Martin Luther's Table Talk recorded his thoughts on the subject:

It was asked, did the Hussites well in administering the sacrament to young children, on the allegation that the graces of God apply equally to all human creatures? Dr. Luther replied: they were undoubtedly wrong, since young children need not the communion for their salvation; but still the innovation could not be regarded as a sin of the Hussites, since St Cyprian, long ago, set them the example.

==Anglicanism==
Practice varies widely throughout the Anglican Communion and among those Anglican churches that are not affiliated with the Anglican Communion. Open communion is practiced in some churches. The Church of England at the moment requires that people be "ready and desirous" of confirmation before receiving communion. However, there have been experiments with communion before confirmation in some of its dioceses. The Church of England also allows baptised regular communicants from other Trinitarian churches to receive communion when visiting a CofE church. This permission would seem, therefore, to extend to infants in the practice of receiving in their own churches; but in many of the world's Anglican churches the invitation so extended includes a specific reference to "adult" visitors.

==Other denominations==
Many Mainline Protestants practice open communion, in which the bread and wine/juice is offered to the people without discrimination of age or denominational status.
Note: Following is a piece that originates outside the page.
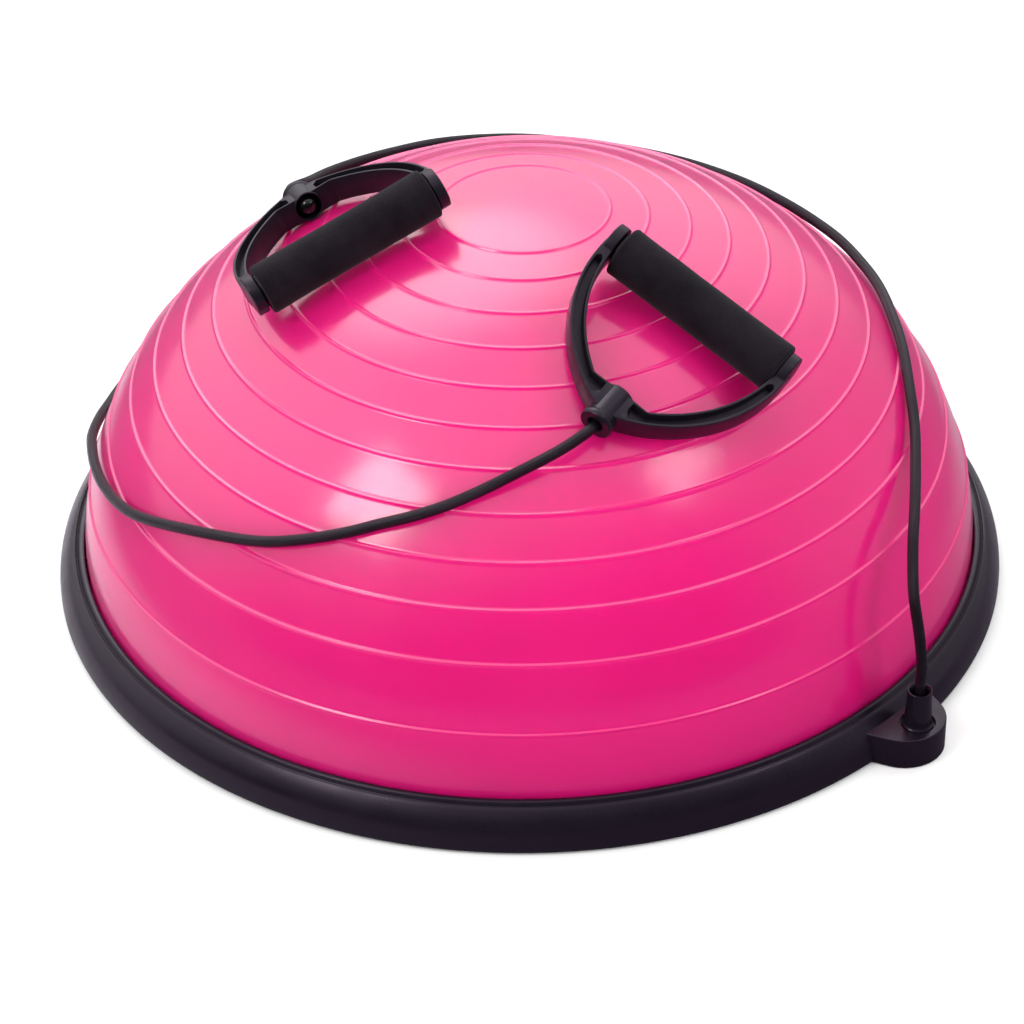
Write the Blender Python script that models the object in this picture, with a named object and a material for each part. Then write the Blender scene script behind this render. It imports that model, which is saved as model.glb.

In these churches, while the very young often commune, it is unusual for infants to receive the Eucharist.

Denominations which practice closed communion generally deny the Eucharist to those not members of their congregation or denomination, regardless of age.

In churches where membership is often not permitted until the teenage years (for example, Anabaptist groups such as the Amish), infant communion is not practiced. Some churches may have a substitute for children (grapes and pretzels, for example), though this is typically considered not truly equivalent to communion.

In recent years, the Eastern practice of paedocommunion has gained considerable attention in the West, including among some conservative Protestants.

Notable conservative Protestants in favor of the practice are Peter Leithart, Robert S. Rayburn, R. C. Sproul, Jr., Douglas Wilson, Rousas John Rushdoony, James B. Jordan, Gary North, and Steve Wilkins.

The Federation of Reformed Churches practices paedocommunion in all its churches as do some congregations within the Communion of Reformed Evangelical Churches. The Christian Reformed Church and the Reformed Episcopal Church, a conservative Anglican denomination, also are tolerant of the practice, and many conservative Presbyterians favor paedocommunion as well. In the Presbyterian Church in America, doctrinal acceptance of paedocommunion is tolerated though the practice itself is not allowed.